▶ _WHAT TO PRODUCE_
Print the data exactly, leaving nothing out.
---------- PROVIDED INFORMATION ----------
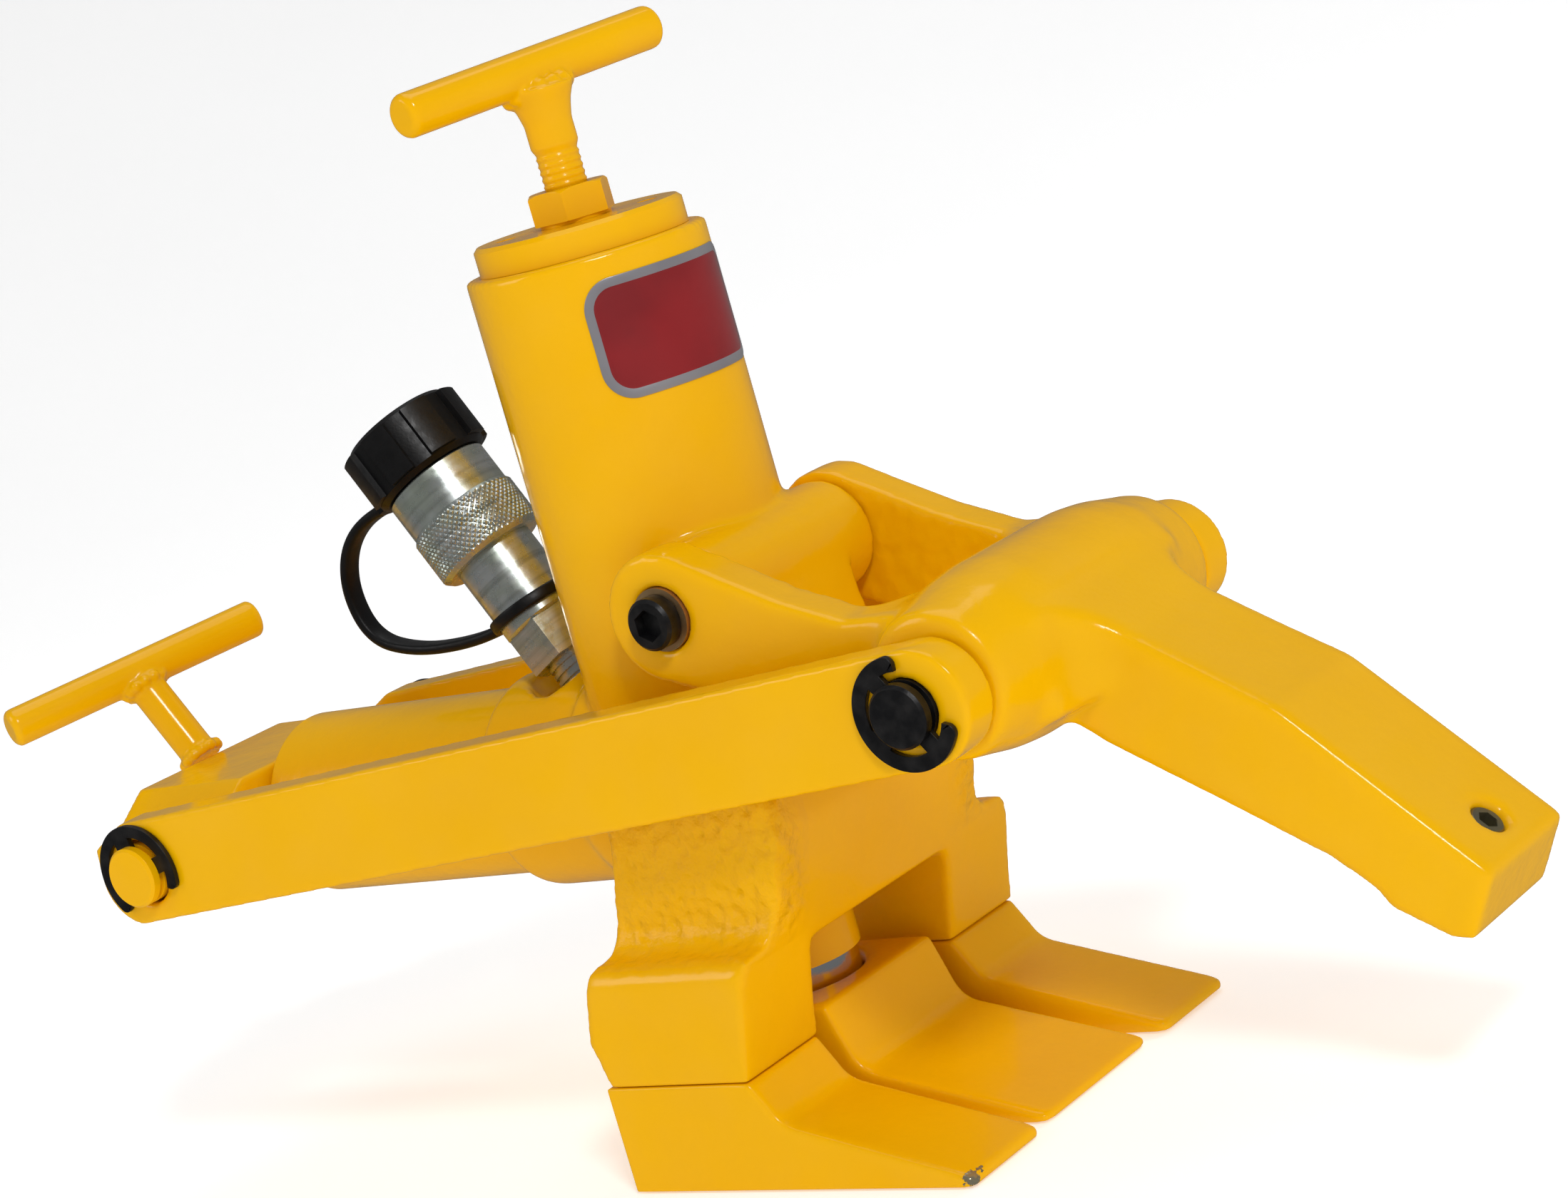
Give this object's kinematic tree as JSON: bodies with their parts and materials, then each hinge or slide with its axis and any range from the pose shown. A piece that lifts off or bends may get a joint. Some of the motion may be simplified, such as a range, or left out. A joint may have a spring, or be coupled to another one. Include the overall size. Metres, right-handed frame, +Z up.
{
  "type": "hydraulic bead breaker",
  "caption": "Hydraulic bead breaker for heavy wheels: upright push cylinder with wedge toes, hinged clamping claw, side bars, rear clamp cylinder and oil coupler.",
  "frame": {"origin": "centre of the overall box in plan, at the level of the soles of the toes", "axes": "+X towards the claw, +Z up along the main cylinder, +Y across"},
  "size_m": [0.5016, 0.1494, 0.3178],
  "materials": {
    "yellow_paint": "gloss enamel over a cast or forged surface",
    "hard_chrome": "ground and polished",
    "zinc_plate": "passivated zinc, slightly yellow",
    "zinc_screw": "yellow passivated zinc",
    "black_oxide": "black oxide, satin",
    "black_plastic": "moulded, fine texture",
    "seal_rubber": "satin",
    "bush_bronze": "turned",
    "label_film": "plain red film with a silver border",
    "machined_steel": "turned"
  },
  "bodies": {
    "frame": {"main_casting": "yellow_paint", "cylinder_cap": "yellow_paint", "handle_lock_nut": "yellow_paint", "handle_stud": "yellow_paint", "handle_bar": "yellow_paint", "ram_guide": "yellow_paint", "ram_wiper": "seal_rubber", "outer_toe_left": "yellow_paint", "outer_toe_right": "yellow_paint", "toe_screw_left_rear": "black_oxide", "toe_screw_left_front": "black_oxide", "toe_screw_right_rear": "black_oxide", "toe_screw_right_front": "black_oxide", "pivot_screw_left": "black_oxide", "pivot_screw_right": "black_oxide", "clamp_barrel": "yellow_paint", "clamp_gland": "machined_steel", "port_nipple": "zinc_plate", "coupler_body": "zinc_plate", "dust_cap": "black_plastic", "dust_cap_strap": "black_plastic", "ram_return_spring": "machined_steel", "front_label": "label_film"},
    "collar": {"coupler_collar": "zinc_plate"},
    "ram": {"ram_rod": "hard_chrome", "ram_piston": "machined_steel", "ram_piston_seal": "seal_rubber", "middle_toe": "yellow_paint", "middle_toe_screw": "black_oxide"},
    "claw": {"claw_arm": "yellow_paint", "claw_set_screw": "zinc_screw", "pivot_bush_left": "bush_bronze", "pivot_bush_right": "bush_bronze", "front_pin": "black_oxide", "front_clip_left": "black_oxide", "front_clip_right": "black_oxide"},
    "bars": {"side_bar_left": "yellow_paint", "side_bar_right": "yellow_paint"},
    "crosshead": {"crosshead": "yellow_paint", "clamp_rod": "hard_chrome", "clamp_piston": "machined_steel", "clamp_piston_seal": "seal_rubber", "rear_pin": "yellow_paint", "rear_clip_left": "black_oxide", "rear_clip_right": "black_oxide", "rear_handle_stem": "yellow_paint", "rear_handle_bar": "yellow_paint"}
  },
  "joints": [
    {"name": "ram_stroke", "type": "slide", "parent": "frame", "child": "ram", "axis": [0, 0, -1], "range_m": [0, 0.08], "stiffness_N_per_m": 1500, "springref_m": -0.04, "deforming": ["ram_return_spring"]},
    {"name": "claw_swing", "type": "hinge", "parent": "frame", "child": "claw", "pos_m": [0.0381, 0, 0.1585], "axis": [0, 1, 0], "range_deg": [0, 13], "stiffness_Nm_per_rad": 25, "springref_deg": -20.05},
    {"name": "bar_swing", "type": "hinge", "parent": "claw", "child": "bars", "pos_m": [0.1266, 0, 0.1305], "axis": [0, 1, 0], "range_deg": [-9.6, 0]},
    {"name": "clamp_stroke", "type": "slide", "parent": "frame", "child": "crosshead", "axis": [-1, 0, 0], "range_m": [0, 0.0096]},
    {"name": "collar_spin", "type": "hinge", "parent": "frame", "child": "collar", "pos_m": [-0.06248, 0, 0.18202], "axis": [-0.4756, 0, 0.8797], "continuous": true}
  ],
  "couplings": [
    {"joint": "bar_swing", "follows": "claw_swing", "ratio": -0.7151},
    {"joint": "clamp_stroke", "follows": "claw_swing", "m_per_rad": 0.04039}
  ]
}
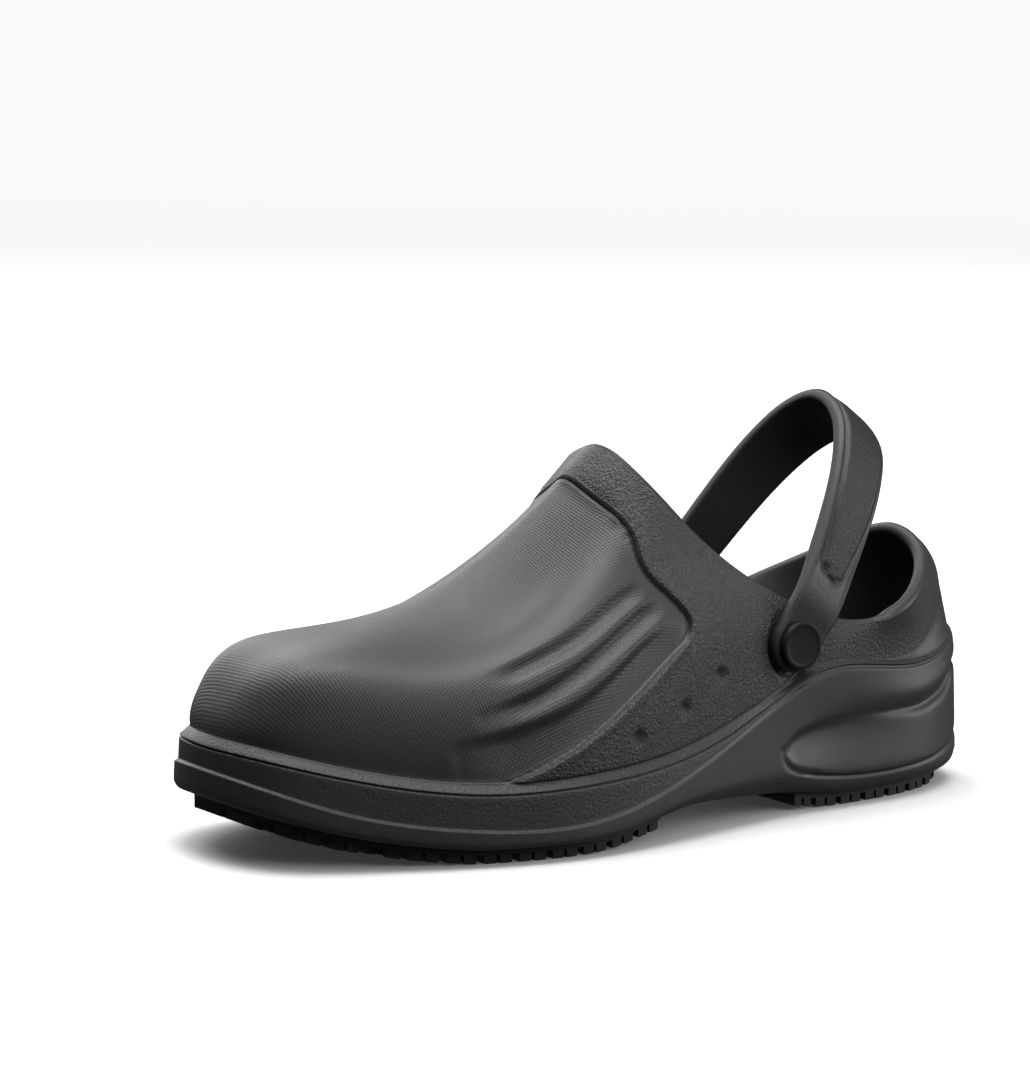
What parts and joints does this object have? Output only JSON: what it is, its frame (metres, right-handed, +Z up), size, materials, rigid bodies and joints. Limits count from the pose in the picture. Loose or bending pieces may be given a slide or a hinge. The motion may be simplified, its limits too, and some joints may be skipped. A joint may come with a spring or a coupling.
{
  "type": "chef clog",
  "caption": "Closed-toe moulded foam clog for the left foot with a raised collar band, side grooves, lugged rubber sole pads and a turning heel strap on two rivets.",
  "frame": {"origin": "on the floor, under the middle of the shoe's box", "axes": "+X towards the toe, +Y towards the lateral side of a left shoe, +Z up from the floor"},
  "size_m": [0.2886, 0.1118, 0.134],
  "materials": {
    "foam": "satin moulded foam, fine grid on the vamp and pebble grain on the band and sides",
    "strap_foam": "satin moulded foam, fine grain on the raised centre panel",
    "outsole_rubber": "matte black rubber lugs",
    "insole_foam": "matte dark foam sock",
    "rivet_plastic": "black plastic with a soft gloss"
  },
  "bodies": {
    "root": {"upper_and_midsole": "foam", "outsole_heel": "outsole_rubber", "outsole_forefoot": "outsole_rubber", "insole": "insole_foam", "heel_strap": "strap_foam", "rivet_cap_lateral": "rivet_plastic", "rivet_cap_medial": "rivet_plastic", "rivet_button_lateral": "rivet_plastic", "rivet_button_medial": "rivet_plastic"}
  },
  "joints": []
}
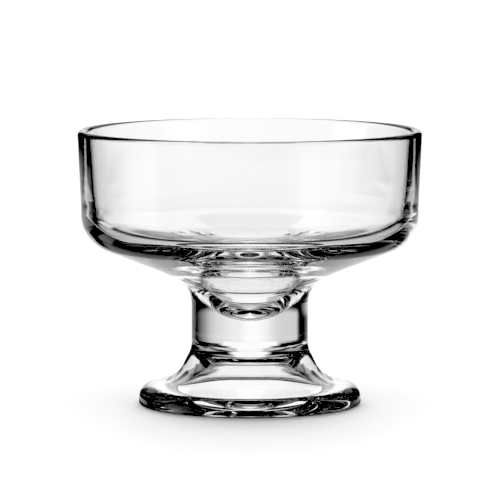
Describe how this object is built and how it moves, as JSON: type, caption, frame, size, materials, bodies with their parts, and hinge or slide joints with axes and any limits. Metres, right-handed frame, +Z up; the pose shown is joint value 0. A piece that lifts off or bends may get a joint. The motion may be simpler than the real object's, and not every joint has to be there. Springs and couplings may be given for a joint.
{
  "type": "footed dessert glass",
  "caption": "Wide low bowl of thick clear pressed glass on a short solid stem and a flared round foot, for ice cream, parfait or fruit.",
  "frame": {"origin": "centre of the ring that the foot stands on, at table level", "axes": "+Z up along the axis of the glass; the glass is round, so X and Y are free, and -Y faces the picture's camera"},
  "size_m": [0.1048, 0.1048, 0.0836],
  "materials": {
    "bowl_glass": "fire-polished clear glass",
    "stem_glass": "fire-polished clear glass",
    "foot_glass": "fire-polished clear glass"
  },
  "bodies": {
    "root": {"bowl": "bowl_glass", "stem": "stem_glass", "foot": "foot_glass"}
  },
  "joints": []
}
----------
▶ _FULL OUTPUT_
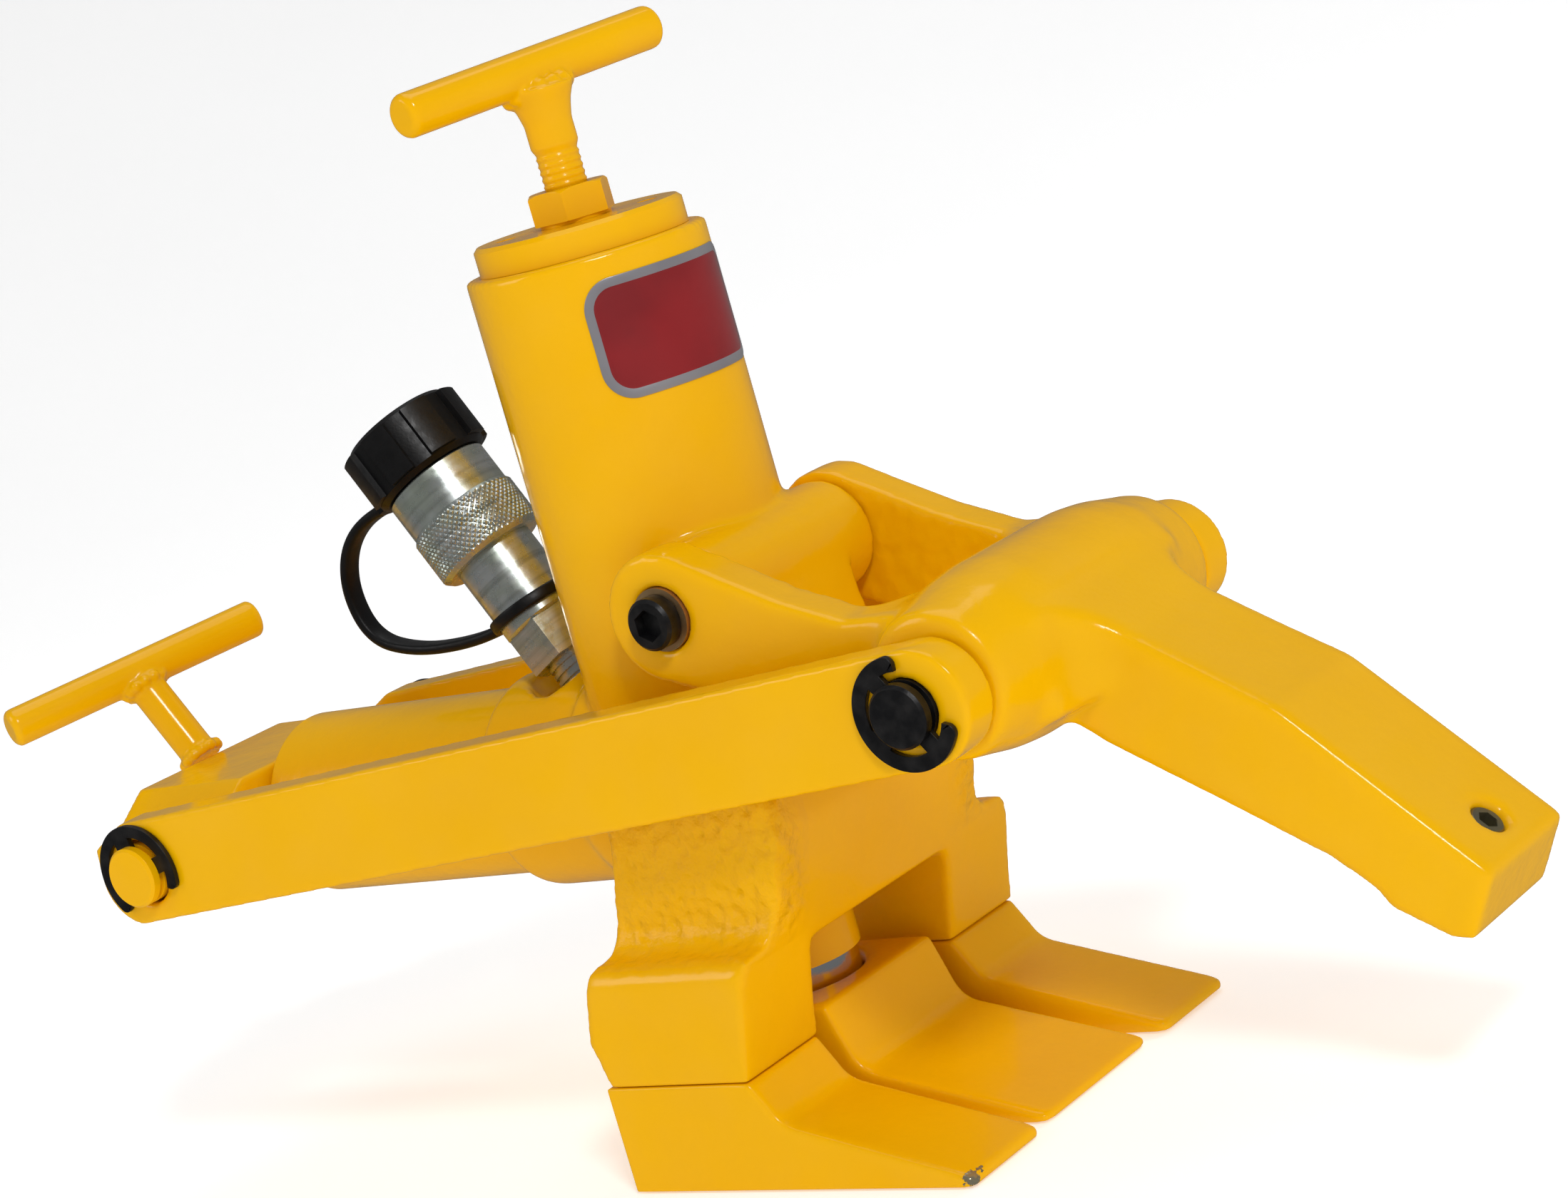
Give this object's kinematic tree as JSON: bodies with their parts and materials, then each hinge or slide with its axis and any range from the pose shown. A piece that lifts off or bends may get a joint. Some of the motion may be simplified, such as a range, or left out. A joint may have a spring, or be coupled to another one. Include the overall size. Metres, right-handed frame, +Z up.
{
  "type": "hydraulic bead breaker",
  "caption": "Hydraulic bead breaker for heavy wheels: upright push cylinder with wedge toes, hinged clamping claw, side bars, rear clamp cylinder and oil coupler.",
  "frame": {"origin": "centre of the overall box in plan, at the level of the soles of the toes", "axes": "+X towards the claw, +Z up along the main cylinder, +Y across"},
  "size_m": [0.5016, 0.1494, 0.3178],
  "materials": {
    "yellow_paint": "gloss enamel over a cast or forged surface",
    "hard_chrome": "ground and polished",
    "zinc_plate": "passivated zinc, slightly yellow",
    "zinc_screw": "yellow passivated zinc",
    "black_oxide": "black oxide, satin",
    "black_plastic": "moulded, fine texture",
    "seal_rubber": "satin",
    "bush_bronze": "turned",
    "label_film": "plain red film with a silver border",
    "machined_steel": "turned"
  },
  "bodies": {
    "frame": {"main_casting": "yellow_paint", "cylinder_cap": "yellow_paint", "handle_lock_nut": "yellow_paint", "handle_stud": "yellow_paint", "handle_bar": "yellow_paint", "ram_guide": "yellow_paint", "ram_wiper": "seal_rubber", "outer_toe_left": "yellow_paint", "outer_toe_right": "yellow_paint", "toe_screw_left_rear": "black_oxide", "toe_screw_left_front": "black_oxide", "toe_screw_right_rear": "black_oxide", "toe_screw_right_front": "black_oxide", "pivot_screw_left": "black_oxide", "pivot_screw_right": "black_oxide", "clamp_barrel": "yellow_paint", "clamp_gland": "machined_steel", "port_nipple": "zinc_plate", "coupler_body": "zinc_plate", "dust_cap": "black_plastic", "dust_cap_strap": "black_plastic", "ram_return_spring": "machined_steel", "front_label": "label_film"},
    "collar": {"coupler_collar": "zinc_plate"},
    "ram": {"ram_rod": "hard_chrome", "ram_piston": "machined_steel", "ram_piston_seal": "seal_rubber", "middle_toe": "yellow_paint", "middle_toe_screw": "black_oxide"},
    "claw": {"claw_arm": "yellow_paint", "claw_set_screw": "zinc_screw", "pivot_bush_left": "bush_bronze", "pivot_bush_right": "bush_bronze", "front_pin": "black_oxide", "front_clip_left": "black_oxide", "front_clip_right": "black_oxide"},
    "bars": {"side_bar_left": "yellow_paint", "side_bar_right": "yellow_paint"},
    "crosshead": {"crosshead": "yellow_paint", "clamp_rod": "hard_chrome", "clamp_piston": "machined_steel", "clamp_piston_seal": "seal_rubber", "rear_pin": "yellow_paint", "rear_clip_left": "black_oxide", "rear_clip_right": "black_oxide", "rear_handle_stem": "yellow_paint", "rear_handle_bar": "yellow_paint"}
  },
  "joints": [
    {"name": "ram_stroke", "type": "slide", "parent": "frame", "child": "ram", "axis": [0, 0, -1], "range_m": [0, 0.08], "stiffness_N_per_m": 1500, "springref_m": -0.04, "deforming": ["ram_return_spring"]},
    {"name": "claw_swing", "type": "hinge", "parent": "frame", "child": "claw", "pos_m": [0.0381, 0, 0.1585], "axis": [0, 1, 0], "range_deg": [0, 13], "stiffness_Nm_per_rad": 25, "springref_deg": -20.05},
    {"name": "bar_swing", "type": "hinge", "parent": "claw", "child": "bars", "pos_m": [0.1266, 0, 0.1305], "axis": [0, 1, 0], "range_deg": [-9.6, 0]},
    {"name": "clamp_stroke", "type": "slide", "parent": "frame", "child": "crosshead", "axis": [-1, 0, 0], "range_m": [0, 0.0096]},
    {"name": "collar_spin", "type": "hinge", "parent": "frame", "child": "collar", "pos_m": [-0.06248, 0, 0.18202], "axis": [-0.4756, 0, 0.8797], "continuous": true}
  ],
  "couplings": [
    {"joint": "bar_swing", "follows": "claw_swing", "ratio": -0.7151},
    {"joint": "clamp_stroke", "follows": "claw_swing", "m_per_rad": 0.04039}
  ]
}
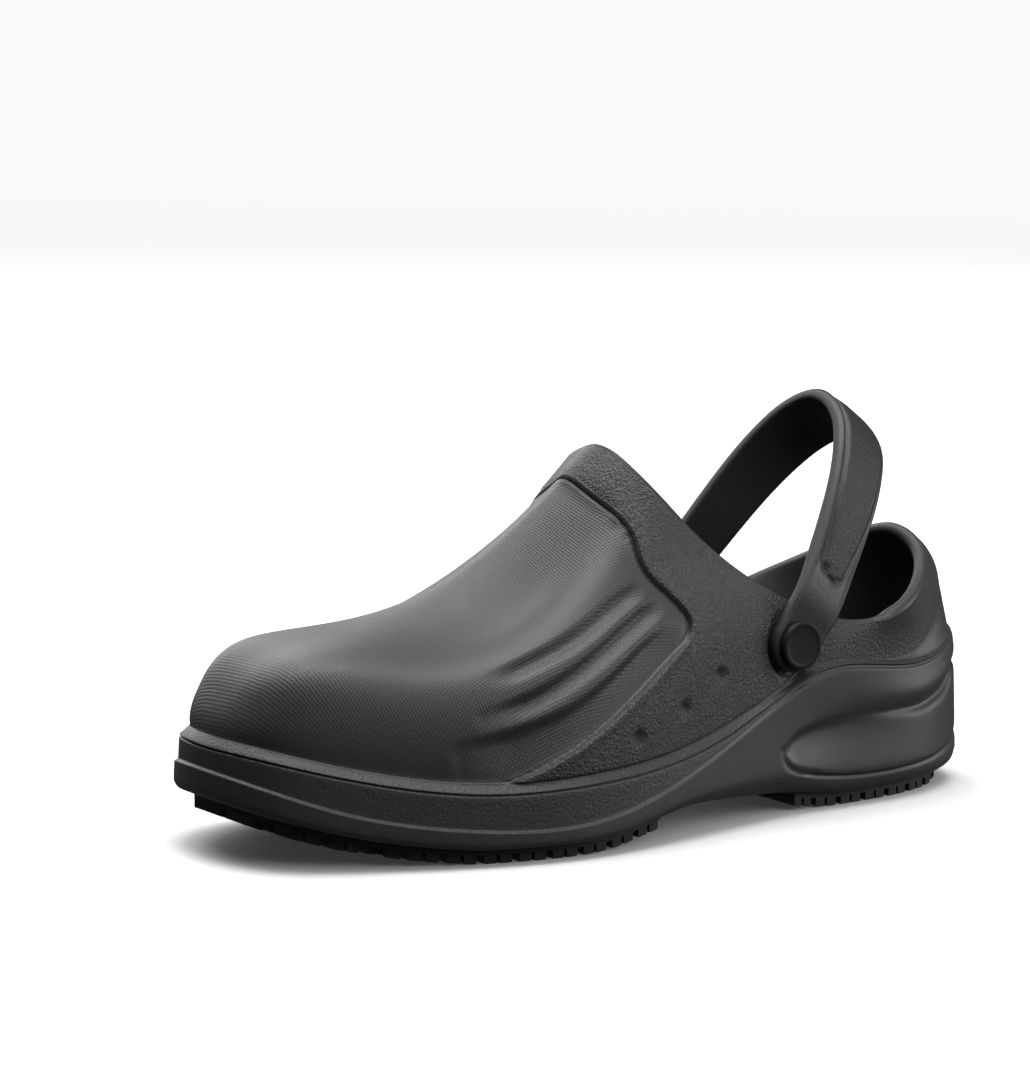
What parts and joints does this object have? Output only JSON: what it is, its frame (metres, right-handed, +Z up), size, materials, rigid bodies and joints. Limits count from the pose in the picture. Loose or bending pieces may be given a slide or a hinge. The motion may be simplified, its limits too, and some joints may be skipped. A joint may come with a spring or a coupling.
{
  "type": "chef clog",
  "caption": "Closed-toe moulded foam clog for the left foot with a raised collar band, side grooves, lugged rubber sole pads and a turning heel strap on two rivets.",
  "frame": {"origin": "on the floor, under the middle of the shoe's box", "axes": "+X towards the toe, +Y towards the lateral side of a left shoe, +Z up from the floor"},
  "size_m": [0.2886, 0.1118, 0.134],
  "materials": {
    "foam": "satin moulded foam, fine grid on the vamp and pebble grain on the band and sides",
    "strap_foam": "satin moulded foam, fine grain on the raised centre panel",
    "outsole_rubber": "matte black rubber lugs",
    "insole_foam": "matte dark foam sock",
    "rivet_plastic": "black plastic with a soft gloss"
  },
  "bodies": {
    "root": {"upper_and_midsole": "foam", "outsole_heel": "outsole_rubber", "outsole_forefoot": "outsole_rubber", "insole": "insole_foam", "heel_strap": "strap_foam", "rivet_cap_lateral": "rivet_plastic", "rivet_cap_medial": "rivet_plastic", "rivet_button_lateral": "rivet_plastic", "rivet_button_medial": "rivet_plastic"}
  },
  "joints": []
}
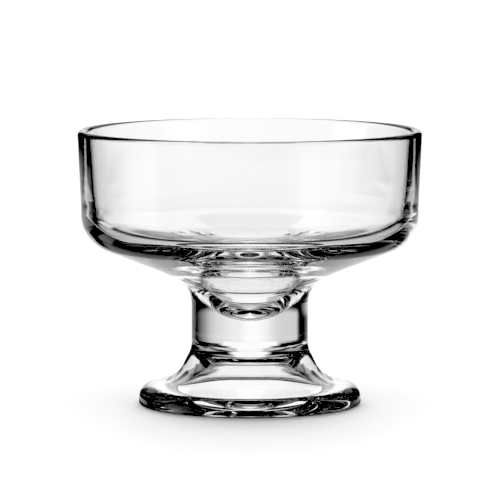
Describe how this object is built and how it moves, as JSON: type, caption, frame, size, materials, bodies with their parts, and hinge or slide joints with axes and any limits. Metres, right-handed frame, +Z up; the pose shown is joint value 0. A piece that lifts off or bends may get a joint. The motion may be simpler than the real object's, and not every joint has to be there. Springs and couplings may be given for a joint.
{
  "type": "footed dessert glass",
  "caption": "Wide low bowl of thick clear pressed glass on a short solid stem and a flared round foot, for ice cream, parfait or fruit.",
  "frame": {"origin": "centre of the ring that the foot stands on, at table level", "axes": "+Z up along the axis of the glass; the glass is round, so X and Y are free, and -Y faces the picture's camera"},
  "size_m": [0.1048, 0.1048, 0.0836],
  "materials": {
    "bowl_glass": "fire-polished clear glass",
    "stem_glass": "fire-polished clear glass",
    "foot_glass": "fire-polished clear glass"
  },
  "bodies": {
    "root": {"bowl": "bowl_glass", "stem": "stem_glass", "foot": "foot_glass"}
  },
  "joints": []
}